Here is the layout of the XML file that I am parsing. Whenever an instance occurs when there is a tag like driverslicense with multiple values I am trying to parse them to get the name and text. i.e. {number: 99999999, state: CA}
""" > <subjects>
<subject id="B6">
<name type="primary">
<first>Frank </first>
<middle></middle>
<last>Darko</last>
</name>
<birthdate>10/26/2001</birthdate>
<age>17</age>
<ssn>12345679</ssn>
<description>
<sex>Male</sex>
</description>
<address type="residence" ref="A1"/>
<driverslicense state="CA" number="99999999"/>
</subject>
</subjects>"""
My code is as follows:
dl = bs_data.find("driverslicense")
Output:
<driverslicense number="T64430698" state="VA"/>
I tried do a for loop but then no value is returned as well as .text but this also returns none.

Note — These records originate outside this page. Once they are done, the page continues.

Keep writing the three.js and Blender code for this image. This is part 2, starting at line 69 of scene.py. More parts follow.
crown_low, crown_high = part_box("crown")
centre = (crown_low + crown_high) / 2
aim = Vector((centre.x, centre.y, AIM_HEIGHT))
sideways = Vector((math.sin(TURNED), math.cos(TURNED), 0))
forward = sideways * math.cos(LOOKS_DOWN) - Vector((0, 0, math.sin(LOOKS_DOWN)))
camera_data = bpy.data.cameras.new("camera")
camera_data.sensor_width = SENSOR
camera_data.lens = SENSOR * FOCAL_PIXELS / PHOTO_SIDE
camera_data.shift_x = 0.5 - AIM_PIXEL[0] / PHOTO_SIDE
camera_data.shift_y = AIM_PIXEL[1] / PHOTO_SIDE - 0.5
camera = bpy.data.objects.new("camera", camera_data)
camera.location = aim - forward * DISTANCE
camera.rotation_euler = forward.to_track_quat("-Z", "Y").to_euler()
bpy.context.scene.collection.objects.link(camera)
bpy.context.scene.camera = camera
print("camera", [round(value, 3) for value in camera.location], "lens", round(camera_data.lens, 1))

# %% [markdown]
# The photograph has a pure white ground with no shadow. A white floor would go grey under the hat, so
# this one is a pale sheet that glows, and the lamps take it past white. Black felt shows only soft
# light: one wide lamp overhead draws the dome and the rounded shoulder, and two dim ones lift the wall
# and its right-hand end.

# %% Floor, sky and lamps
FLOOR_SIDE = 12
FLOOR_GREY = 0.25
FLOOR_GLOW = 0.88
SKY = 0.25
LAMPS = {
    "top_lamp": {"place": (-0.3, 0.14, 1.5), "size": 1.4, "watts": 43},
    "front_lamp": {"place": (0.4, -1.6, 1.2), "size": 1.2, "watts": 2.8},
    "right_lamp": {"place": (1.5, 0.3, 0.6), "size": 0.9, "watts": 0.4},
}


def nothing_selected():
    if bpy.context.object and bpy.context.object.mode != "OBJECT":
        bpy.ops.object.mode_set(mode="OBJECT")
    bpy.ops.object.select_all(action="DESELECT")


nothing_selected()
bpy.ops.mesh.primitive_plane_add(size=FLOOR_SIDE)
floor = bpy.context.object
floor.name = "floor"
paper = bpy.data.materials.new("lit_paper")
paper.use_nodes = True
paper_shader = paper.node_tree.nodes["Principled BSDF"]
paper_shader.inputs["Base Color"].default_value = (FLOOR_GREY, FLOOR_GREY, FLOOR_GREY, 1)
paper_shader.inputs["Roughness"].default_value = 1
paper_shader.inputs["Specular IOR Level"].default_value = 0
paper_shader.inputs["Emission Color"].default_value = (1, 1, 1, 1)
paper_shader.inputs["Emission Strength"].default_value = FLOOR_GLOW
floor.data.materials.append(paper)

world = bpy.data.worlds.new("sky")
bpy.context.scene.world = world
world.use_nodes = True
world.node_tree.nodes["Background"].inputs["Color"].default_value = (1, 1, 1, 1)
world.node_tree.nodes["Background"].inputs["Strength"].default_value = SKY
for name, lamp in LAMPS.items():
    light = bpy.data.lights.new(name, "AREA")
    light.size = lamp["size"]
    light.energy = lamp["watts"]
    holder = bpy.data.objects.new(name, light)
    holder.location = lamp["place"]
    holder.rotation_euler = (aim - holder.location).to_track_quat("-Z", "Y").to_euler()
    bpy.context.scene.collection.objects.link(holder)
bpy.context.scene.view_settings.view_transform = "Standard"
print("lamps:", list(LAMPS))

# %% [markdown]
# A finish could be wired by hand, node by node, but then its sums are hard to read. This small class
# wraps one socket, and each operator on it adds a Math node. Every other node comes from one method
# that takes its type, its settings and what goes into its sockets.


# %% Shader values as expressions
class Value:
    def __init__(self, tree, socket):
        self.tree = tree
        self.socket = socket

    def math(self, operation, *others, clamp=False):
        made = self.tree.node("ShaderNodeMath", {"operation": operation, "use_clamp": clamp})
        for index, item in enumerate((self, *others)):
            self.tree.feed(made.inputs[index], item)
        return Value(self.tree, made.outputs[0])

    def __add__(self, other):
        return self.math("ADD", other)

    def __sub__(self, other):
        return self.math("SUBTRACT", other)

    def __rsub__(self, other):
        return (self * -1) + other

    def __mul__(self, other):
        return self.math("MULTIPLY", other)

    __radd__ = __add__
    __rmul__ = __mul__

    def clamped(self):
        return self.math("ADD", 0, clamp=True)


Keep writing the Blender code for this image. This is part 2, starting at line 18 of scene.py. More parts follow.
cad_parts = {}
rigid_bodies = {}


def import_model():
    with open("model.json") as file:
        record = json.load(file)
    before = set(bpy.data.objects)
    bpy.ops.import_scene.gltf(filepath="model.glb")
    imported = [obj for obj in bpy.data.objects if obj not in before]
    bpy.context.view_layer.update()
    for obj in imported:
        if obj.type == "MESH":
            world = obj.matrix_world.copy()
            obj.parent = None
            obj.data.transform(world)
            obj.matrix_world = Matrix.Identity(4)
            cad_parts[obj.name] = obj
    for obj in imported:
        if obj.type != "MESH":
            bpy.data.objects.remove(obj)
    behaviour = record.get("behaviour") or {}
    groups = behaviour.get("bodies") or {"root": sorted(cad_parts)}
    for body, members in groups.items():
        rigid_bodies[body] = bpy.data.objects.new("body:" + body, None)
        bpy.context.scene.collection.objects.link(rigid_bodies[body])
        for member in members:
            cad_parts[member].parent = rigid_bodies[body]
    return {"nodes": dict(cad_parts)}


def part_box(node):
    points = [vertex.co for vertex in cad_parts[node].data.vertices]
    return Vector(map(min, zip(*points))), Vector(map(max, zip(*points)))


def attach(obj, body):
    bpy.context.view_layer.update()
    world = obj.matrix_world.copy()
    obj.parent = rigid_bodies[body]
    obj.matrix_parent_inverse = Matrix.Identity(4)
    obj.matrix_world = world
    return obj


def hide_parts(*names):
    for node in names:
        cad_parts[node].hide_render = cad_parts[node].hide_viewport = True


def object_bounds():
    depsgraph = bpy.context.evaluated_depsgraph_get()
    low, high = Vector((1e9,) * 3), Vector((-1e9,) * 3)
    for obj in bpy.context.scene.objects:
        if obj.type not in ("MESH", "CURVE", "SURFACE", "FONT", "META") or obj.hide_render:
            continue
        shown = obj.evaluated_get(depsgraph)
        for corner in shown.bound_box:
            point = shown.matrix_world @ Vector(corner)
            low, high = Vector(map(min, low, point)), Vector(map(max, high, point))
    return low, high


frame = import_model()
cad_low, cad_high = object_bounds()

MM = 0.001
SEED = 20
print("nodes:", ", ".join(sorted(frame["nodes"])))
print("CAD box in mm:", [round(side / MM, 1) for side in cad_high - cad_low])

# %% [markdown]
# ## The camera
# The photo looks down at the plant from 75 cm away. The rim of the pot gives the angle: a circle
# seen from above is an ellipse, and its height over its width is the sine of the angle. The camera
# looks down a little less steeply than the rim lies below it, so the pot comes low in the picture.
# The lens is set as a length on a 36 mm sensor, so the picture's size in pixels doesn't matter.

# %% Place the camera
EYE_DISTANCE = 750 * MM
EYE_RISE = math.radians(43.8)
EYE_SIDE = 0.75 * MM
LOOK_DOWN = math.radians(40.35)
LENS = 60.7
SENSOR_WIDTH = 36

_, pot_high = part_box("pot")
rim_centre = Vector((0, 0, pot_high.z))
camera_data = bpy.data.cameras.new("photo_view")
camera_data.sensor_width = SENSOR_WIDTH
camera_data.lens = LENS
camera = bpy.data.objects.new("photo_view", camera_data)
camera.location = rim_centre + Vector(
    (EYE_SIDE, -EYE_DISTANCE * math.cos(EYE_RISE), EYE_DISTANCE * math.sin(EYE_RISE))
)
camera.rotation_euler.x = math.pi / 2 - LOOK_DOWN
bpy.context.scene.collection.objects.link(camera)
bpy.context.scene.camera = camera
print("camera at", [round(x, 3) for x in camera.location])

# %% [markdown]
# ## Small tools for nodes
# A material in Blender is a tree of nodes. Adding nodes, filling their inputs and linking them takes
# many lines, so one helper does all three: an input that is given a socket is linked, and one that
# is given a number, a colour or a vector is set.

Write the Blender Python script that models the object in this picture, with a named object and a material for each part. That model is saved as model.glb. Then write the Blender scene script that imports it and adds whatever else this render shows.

for i in bs_data.find('driverslicense'):
print(i)
------------------
DriverLicense = bs_data.find("driverslicense")
print(DriverLicense.text)
I prefer to get this in dictionary form but if I get this as independent variables like state = CA and number = 99999999 that would work as well.
Just in addition if you like to get a dict
with the attributes
and values of a tag
you could simply call .attrs
.
soup.select_one('driverslicense').attrs
Note: In this case it works like charm, in others where you have to pick only specific attributes, the approache from @platipus_on_fire would be ideal or you might have to ignore or drop additional ones
from bs4 import BeautifulSoup
html = '''
<subjects>
<subject id="B6">
<name type="primary">
<first>Frank </first>
<middle></middle>
<last>Darko</last>
</name>
<birthdate>10/26/2001</birthdate>
<age>17</age>
<ssn>12345679</ssn>
<description>
<sex>Male</sex>
</description>
<address type="residence" ref="A1"/>
<driverslicense state="CA" number="99999999"/>
</subject>
</subjects>
'''
soup.select_one('driverslicense').attrs
{'state': 'CA', 'number': '99999999'}